Mi opinión sobre el cómico final del concurso del Prado. 

Septiembre 1996

 

Cuando una obra se empieza bien es muy fácil que se estropee al irla trabajando, pero cuando se empieza mal no hay quien la salve por mucho trabajo que dedique al intento; el mundo está lleno de edificios bien cimentados y mal rematados pero no permanece ninguno de los preciosamente rematados pero mal cimentados.

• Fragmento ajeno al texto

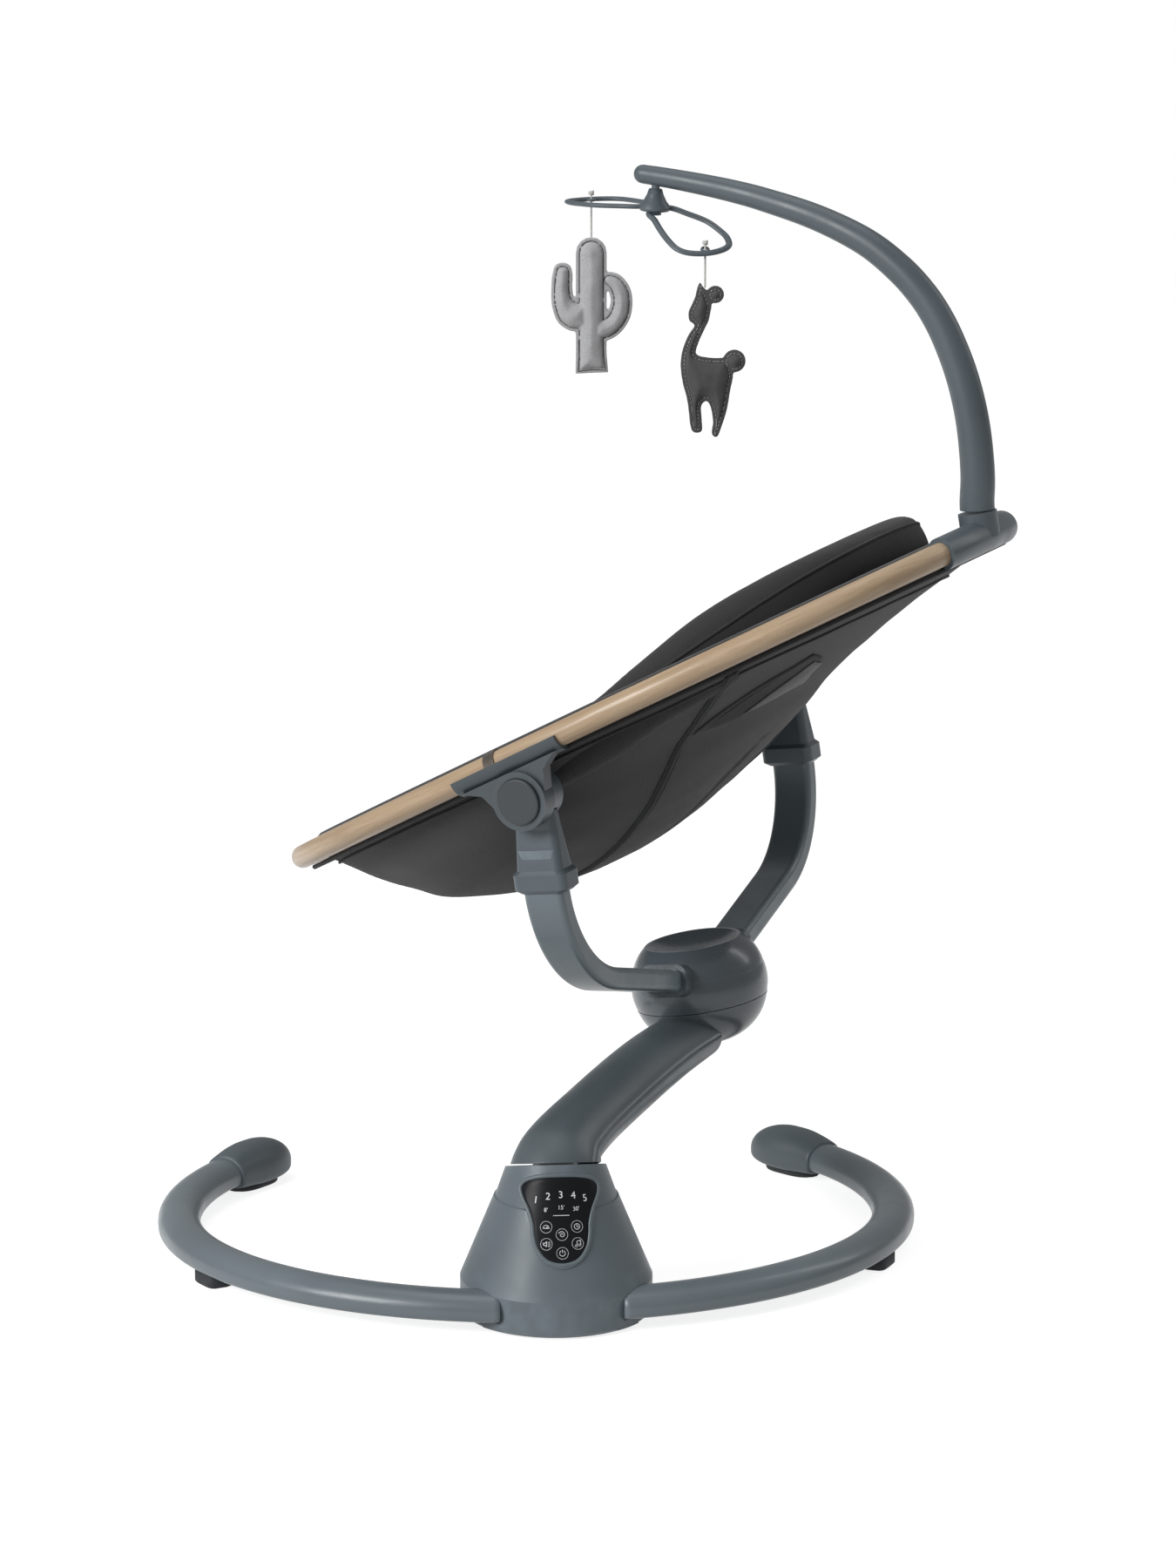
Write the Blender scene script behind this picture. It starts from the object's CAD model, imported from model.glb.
"""Baby swing: materials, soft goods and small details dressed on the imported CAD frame."""

import math

import bmesh
import bpy
import numpy as np
from mathutils import Matrix, Vector, noise
from mathutils.bvhtree import BVHTree


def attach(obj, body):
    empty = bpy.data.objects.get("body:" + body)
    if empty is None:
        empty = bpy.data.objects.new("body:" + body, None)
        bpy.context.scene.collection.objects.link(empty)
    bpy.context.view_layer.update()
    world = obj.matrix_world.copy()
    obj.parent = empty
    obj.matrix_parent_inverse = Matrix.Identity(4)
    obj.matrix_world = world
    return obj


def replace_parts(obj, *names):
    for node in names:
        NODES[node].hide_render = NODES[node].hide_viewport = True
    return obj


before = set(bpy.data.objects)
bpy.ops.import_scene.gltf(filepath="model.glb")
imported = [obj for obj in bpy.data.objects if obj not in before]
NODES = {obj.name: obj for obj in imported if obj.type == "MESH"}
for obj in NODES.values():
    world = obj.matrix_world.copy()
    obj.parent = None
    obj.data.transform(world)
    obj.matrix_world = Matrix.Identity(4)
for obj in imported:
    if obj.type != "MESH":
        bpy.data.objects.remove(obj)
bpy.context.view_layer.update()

# ---------------------------------------------------------------- frames, in metres

MM = 0.001
LEAN_BACK = math.radians(16.4)
SWING_AT = Vector((0, 0.0043, 0.114))
SWING_AXIS = Vector((0, math.sin(LEAN_BACK), math.cos(LEAN_BACK)))
SWING = (
    Matrix.Translation(SWING_AT)
    @ Matrix.Rotation(math.radians(-34.2), 4, SWING_AXIS)
    @ Matrix.Translation(-SWING_AT)
)
HUB = Vector((0, 0.2755, 0.185))
YOKE_LEAN = math.radians(1.3)
SEAT_TILT = math.radians(18.2)
PIVOT_RISE = 0.2063
RAIL_RISE = 0.033
RAIL_HALF_LENGTH = 0.3265
RAIL_HALF_WIDTH = 0.23
RAIL_MEAN_RADIUS = 0.28
PIVOT = HUB + PIVOT_RISE * Vector((math.sin(YOKE_LEAN), 0, math.cos(YOKE_LEAN)))


def frame_matrix(origin, x_axis, y_axis, z_axis):
    """A 4x4 from an origin and three axes."""
    turn = Matrix((x_axis, y_axis, z_axis)).transposed().to_4x4()
    return Matrix.Translation(origin) @ turn


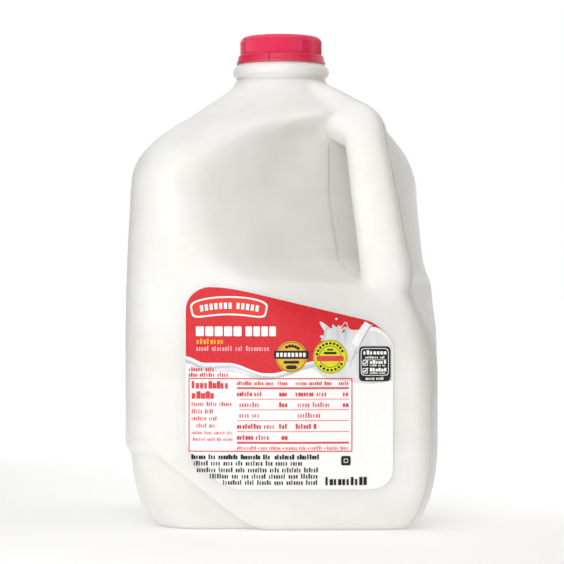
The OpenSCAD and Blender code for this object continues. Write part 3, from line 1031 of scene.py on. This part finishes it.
@dataclass
class Label:
    """The shaped film label with its printed fields, on the face beside the handle corner.

    Sizes are in millimetres, and layer_t parts one ink's layer from the next. The print is laid out in
    millimetres from the label's lower left corner: s runs sideways and h up, or down from the label's top
    where it is taken from the height.
    """

    form: BottleForm
    low_z: float
    high_z: float
    width: float = 98.0
    mid_v: float = 4.0
    cut: tuple[float, float] = (25.0, 24.0)
    corner_r: float = 9.5
    shoulder: tuple[float, float] = (12.0, 11.0)
    top_flat: float = 19.0
    top_drop: float = 0.238
    film_t: float = 0.4
    layer_t: float = 0.025

    @property
    def height(self) -> float:
        """Height of the label at its tall side."""
        return self.high_z - self.low_z

    def top(self, s: Array) -> Array:
        """Upper edge: a quarter ellipse at the left, a flat, a soft bend, a straight fall, a round end."""
        w, d = self.shoulder
        t = np.clip(1.0 - s / w, 0.0, 1.0)
        fall = self.top_drop * np.logaddexp(0.0, (s - self.top_flat) / 4.0) * 4.0
        end = 0.045 * np.clip(s - 85.0, 0.0, None) ** 2
        return self.height - d * (1.0 - np.sqrt(1.0 - t * t)) - fall - end

    def bottom(self, s: Array) -> Array:
        """Lower edge: a long rounded cut at the left, level, and a round at the right."""
        w, d = self.cut
        t = np.clip(1.0 - s / w, 0.0, 1.0)
        r = self.corner_r
        q = np.clip((s - self.width + r) / r, 0.0, 1.0)
        return d * (1.0 - (1.0 - t ** 1.5) ** (1.0 / 1.5)) + r * (1.0 - np.sqrt(1.0 - q * q))

    def place(self, points: Array) -> Array:
        """Turns label places into the bottle's frame.

        Args:
            points: sideways place, height and distance off the wall, in millimetres.

        Returns:
            X, Y and Z in millimetres.
        """
        s, h, off = points.T
        v, z = s + self.mid_v - self.width / 2.0, h + self.low_z
        u = self.form.face_out(v, z) + off
        return np.stack([*from_face(u, v), z], axis=-1)

    def film(self) -> bpy.types.Object:
        """The label's film: a closed sheet whose back reaches just into the wall."""
        s = self.width * 0.5 * (1.0 - np.cos(math.pi * np.linspace(0.0, 1.0, 121)))[None, :]
        t = np.linspace(0.0, 1.0, 81)[:, None]
        h = self.bottom(s) + (self.top(s) - self.bottom(s)) * t
        flat = np.stack([s + 0.0 * h, h], axis=-1)
        work = Patchwork()
        sides = []
        for off, flip in ((self.film_t, False), (-0.5, True)):
            grid = np.concatenate([flat, np.full(flat.shape[:2] + (1,), off)], axis=-1)
            sides.append(work.grid(grid, flip=flip))
        work.sheet_rim(*sides)
        work.points = [self.place(p) for p in work.points]
        return work.piece("label_film")

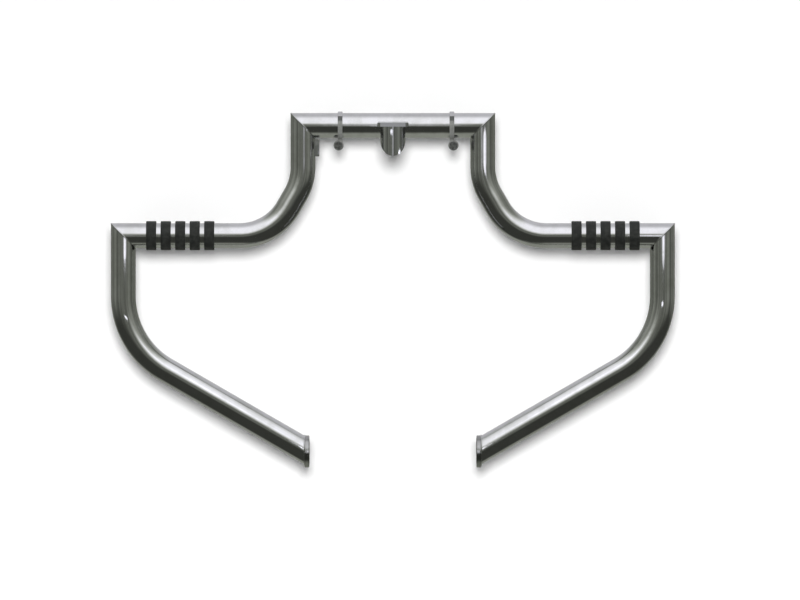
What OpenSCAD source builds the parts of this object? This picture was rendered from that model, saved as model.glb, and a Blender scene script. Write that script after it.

 El concurso del Museo del Prado es un proyecto absolutamente equivocado desde su inicio, nace de la falta de definición por parte de los responsables de concretar un programa, como si un brain storming internacional pudiese sustituir este compromiso, continúa con la utilización de unos edificios a cuyos propietarios no se ha consultado y que se pretenden comunicar mediante galerías subterráneas (solución aberrante a la que se han negado todos los proyectos responsables), y se remata con la peregrina e insólita idea de un concurso en dos etapas en que los finalistas continúan siendo anónimos. Cuando en un concurso se proponen varias fases se hace por dos motivos fundamentales: garantizar que los proyectos finalistas están bien enfocados y evitar la perdida de tiempo y entusiasmo al resto de los participantes, y poder conocer y dialogar en profundidad con los arquitectos seleccionados. En este caso resulta que ninguno de los proyectos finalistas estaba bien enfocado, por lo que sus arquitectos han trabajado en vano, y que, dado el pretendido secreto (tan estúpido como ingenuo; todos conocíamos la lista y parece que algunos compartían el mismo maquetista que cuidadosamente cubría las maquetas competidoras cuando llegaba un proyectista) ha resultado imposible que los autores explicasen y defendiesen su proyecto.

Por estos motivos, entre otros, tomé la sabia decisión de retirarme a tiempo, aunque llevado por el entusiasmante desafío había solicitado mi inscripción, previo abono del pago exigido. Me ha salido muy barato.